--- START Collected material ---
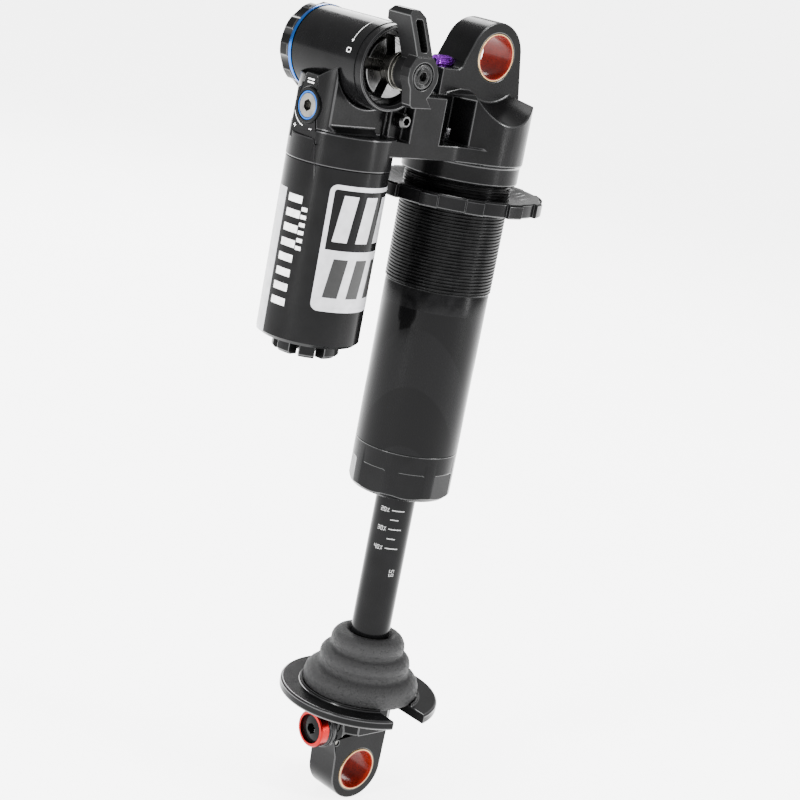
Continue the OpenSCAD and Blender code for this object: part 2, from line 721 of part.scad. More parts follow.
// Lower spring seat: a plate with a lip round the bump stop and a slot to the front
module spring_seat() {
    color([0.12, 0.12, 0.13]) difference() {
        union() {
            ring(seat_d / 2, 0, seat_top_z - seat_t, seat_top_z, 0.5);
            turned([[0, seat_top_z - 1], [19.6, seat_top_z - 1], [19.2, seat_top_z + 0.5],
                    [18.9, seat_top_z + 0.9], [0, seat_top_z + 0.9]]);
        }
        rod(18.7, seat_top_z, seat_top_z + 2);
        rod(shaft_r + 0.4, seat_top_z - seat_t - 1, seat_top_z + 1);
        translate([-seat_slot / 2, -30, seat_top_z - seat_t - 1]) cube([seat_slot, 30, seat_t + 3]);
        // counterbore that centres the plate on the eye's shoulder
        rod(9.2, seat_top_z - seat_t - e, seat_top_z - seat_t + 1);
    }
}

// Lower eye with the shoulder for the seat and the housing of the rebound knob
module lower_eye() {
    outline = concat(
        arc([0, zl], 10, 0, -180, 30),
        [[-10.4, zl + 6], [-11.8, zl + 11], [-11.8, zl + 20.5], [-9.4, zl + 22.6],
         [9.4, zl + 22.6], [10.4, zl + 20]]);
    color([0.13, 0.13, 0.14]) difference() {
        union() {
            plate_y(outline, -5.9, 5.9);
            intersection() {
                ring(11, 0, zl + 14, seat_top_z - seat_t - 0.1, 0.4);
                translate([-12, -9.4, zl]) cube([24, 18.8, 60]);
            }
            rod(9, seat_top_z - seat_t - 1, seat_top_z - seat_t + 0.8);
            translate([0, 0, knob_z]) along_x(-12.9) turned([[0, 0], [5.4, 0], [5.8, 0.5],
                                                             [6.2, 4], [0, 4]]);
        }
        rod(shaft_r, zl + 18, seat_top_z);
        along_y(-10) translate([0, -zl, 0]) cylinder(r = bush_r, h = 20);
        translate([0, 0, knob_z]) along_x(-13) cylinder(r = 2.5 + run, h = 16);
        rod(2 + run, knob_z, zl + 19);
        // hole of the knob's retaining pin
        translate([-10.6, 0, knob_z - 3.6]) along_y(-8) cylinder(r = 0.8, h = 16);
    }
}

module lower_bush_shell() { eye_bush(zl); }
module lower_bush_liner() { eye_liner(zl); }

module knob_pin() {
    color([0.7, 0.7, 0.72]) translate([-10.6, 0, knob_z - 3.6]) along_y(-5.4) cylinder(r = 0.8, h = 10.8);
}

// Rebound knob: spindle, flange and a black cone with a socket
module rebound_knob() {
    color([0.12, 0.12, 0.12]) translate([0, 0, knob_z]) difference() {
        union() {
            along_x(-18) turned([[0, 0.6], [1.8, 0.6], [4.7, 1.2], [4.7, 3], [5.9, 3.2], [5.9, 4.2],
                                 [6.5, 4.5], [6.5, 5.05], [0, 5.05]]);
            along_x(-13) cylinder(r = 2.5, h = 14.8);
        }
        along_x(-19) cylinder(d = 3 / cos(30), h = 4.4, $fn = 6);
    }
}

module rebound_ring() {
    color([0.75, 0.15, 0.15]) translate([0, 0, knob_z]) along_x(-18)
        difference() {
            turned([[0, 0], [5.5, 0], [5.9, 0.4], [5.9, 3], [0, 3]]);
            translate([0, 0, -1]) cylinder(r = 4.7, h = 5);
        }
}

module rebound_rod() {
    color([0.8, 0.8, 0.82]) rod(2, knob_z + 2.55, -101.7);
}

head_forging();
upper_bush_shell();
upper_bush_liner();
damper_tube();
body_wrap();
seal_head();
seal_head_oring();
shaft_bushing();
shaft_seal();
dust_wiper();
bottom_out_cup();
collar_oring();
preload_collar();
reservoir_tube();
reservoir_oring();
floating_piston();
floating_piston_seal();
reservoir_cap();
air_valve();
air_valve_core();
air_valve_cap();
compression_barrel();
barrel_bezel();
cartridge_nut();
compression_piston();
compression_shims();
lsc_dial();
lsc_ring();
lsc_needle();
threshold_lever();
lever_spindle();
lever_bolt();
hsc_bezel();
hsc_adjuster();
hsc_ring();
hsc_plunger();
bleed_screw();
bottom_out_dial();
bottom_out_needle();
damper_shaft();
topout_bumper();
rebound_shims();
main_piston();
glide_ring();
main_shims();
piston_nut();
bottom_out_piston();
bump_stop();
spring_seat();
lower_eye();
lower_bush_shell();
lower_bush_liner();
knob_pin();
rebound_knob();
rebound_ring();
rebound_rod();
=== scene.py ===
"""Looks of a rear shock without its coil spring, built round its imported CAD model."""
import json
import math

import bmesh
import bpy
import numpy as np
from mathutils import Matrix, Vector


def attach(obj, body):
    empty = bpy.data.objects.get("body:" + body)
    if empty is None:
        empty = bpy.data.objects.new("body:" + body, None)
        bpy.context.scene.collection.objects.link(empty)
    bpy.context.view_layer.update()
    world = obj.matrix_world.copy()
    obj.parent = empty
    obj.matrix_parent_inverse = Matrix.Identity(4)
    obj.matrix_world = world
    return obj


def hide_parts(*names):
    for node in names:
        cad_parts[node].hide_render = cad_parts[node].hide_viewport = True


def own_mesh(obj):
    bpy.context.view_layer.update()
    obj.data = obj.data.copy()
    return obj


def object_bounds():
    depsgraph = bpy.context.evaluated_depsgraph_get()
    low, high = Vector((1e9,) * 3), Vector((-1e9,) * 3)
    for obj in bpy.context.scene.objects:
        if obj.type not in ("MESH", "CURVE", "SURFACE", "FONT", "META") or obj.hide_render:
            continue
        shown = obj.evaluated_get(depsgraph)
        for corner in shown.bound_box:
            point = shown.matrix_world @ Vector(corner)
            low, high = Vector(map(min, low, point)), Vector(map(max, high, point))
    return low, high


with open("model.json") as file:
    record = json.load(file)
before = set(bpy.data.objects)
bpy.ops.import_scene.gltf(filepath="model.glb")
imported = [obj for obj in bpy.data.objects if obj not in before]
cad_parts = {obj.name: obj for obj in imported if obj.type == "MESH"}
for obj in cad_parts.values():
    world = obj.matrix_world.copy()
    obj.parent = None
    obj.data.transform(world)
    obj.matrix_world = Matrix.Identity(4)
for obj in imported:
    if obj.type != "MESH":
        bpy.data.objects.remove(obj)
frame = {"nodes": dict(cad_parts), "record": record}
cad_box = [list(corner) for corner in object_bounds()]

MM = 0.001
NODES = frame["nodes"]
BODY_OF = {node: body for body, nodes in frame["record"]["behaviour"]["bodies"].items()
           for node in nodes}
SLOT_OF = {part["node"]: part["material_slot"] for part in frame["record"]["subparts"]}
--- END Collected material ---
Of the lines above, retype only those from the line containing "head_forging();" through the line containing "if obj.type not", including both, exactly.

The completed task:
head_forging();
upper_bush_shell();
upper_bush_liner();
damper_tube();
body_wrap();
seal_head();
seal_head_oring();
shaft_bushing();
shaft_seal();
dust_wiper();
bottom_out_cup();
collar_oring();
preload_collar();
reservoir_tube();
reservoir_oring();
floating_piston();
floating_piston_seal();
reservoir_cap();
air_valve();
air_valve_core();
air_valve_cap();
compression_barrel();
barrel_bezel();
cartridge_nut();
compression_piston();
compression_shims();
lsc_dial();
lsc_ring();
lsc_needle();
threshold_lever();
lever_spindle();
lever_bolt();
hsc_bezel();
hsc_adjuster();
hsc_ring();
hsc_plunger();
bleed_screw();
bottom_out_dial();
bottom_out_needle();
damper_shaft();
topout_bumper();
rebound_shims();
main_piston();
glide_ring();
main_shims();
piston_nut();
bottom_out_piston();
bump_stop();
spring_seat();
lower_eye();
lower_bush_shell();
lower_bush_liner();
knob_pin();
rebound_knob();
rebound_ring();
rebound_rod();
=== scene.py ===
"""Looks of a rear shock without its coil spring, built round its imported CAD model."""
import json
import math

import bmesh
import bpy
import numpy as np
from mathutils import Matrix, Vector


def attach(obj, body):
    empty = bpy.data.objects.get("body:" + body)
    if empty is None:
        empty = bpy.data.objects.new("body:" + body, None)
        bpy.context.scene.collection.objects.link(empty)
    bpy.context.view_layer.update()
    world = obj.matrix_world.copy()
    obj.parent = empty
    obj.matrix_parent_inverse = Matrix.Identity(4)
    obj.matrix_world = world
    return obj


def hide_parts(*names):
    for node in names:
        cad_parts[node].hide_render = cad_parts[node].hide_viewport = True


def own_mesh(obj):
    bpy.context.view_layer.update()
    obj.data = obj.data.copy()
    return obj


def object_bounds():
    depsgraph = bpy.context.evaluated_depsgraph_get()
    low, high = Vector((1e9,) * 3), Vector((-1e9,) * 3)
    for obj in bpy.context.scene.objects:
        if obj.type not in ("MESH", "CURVE", "SURFACE", "FONT", "META") or obj.hide_render:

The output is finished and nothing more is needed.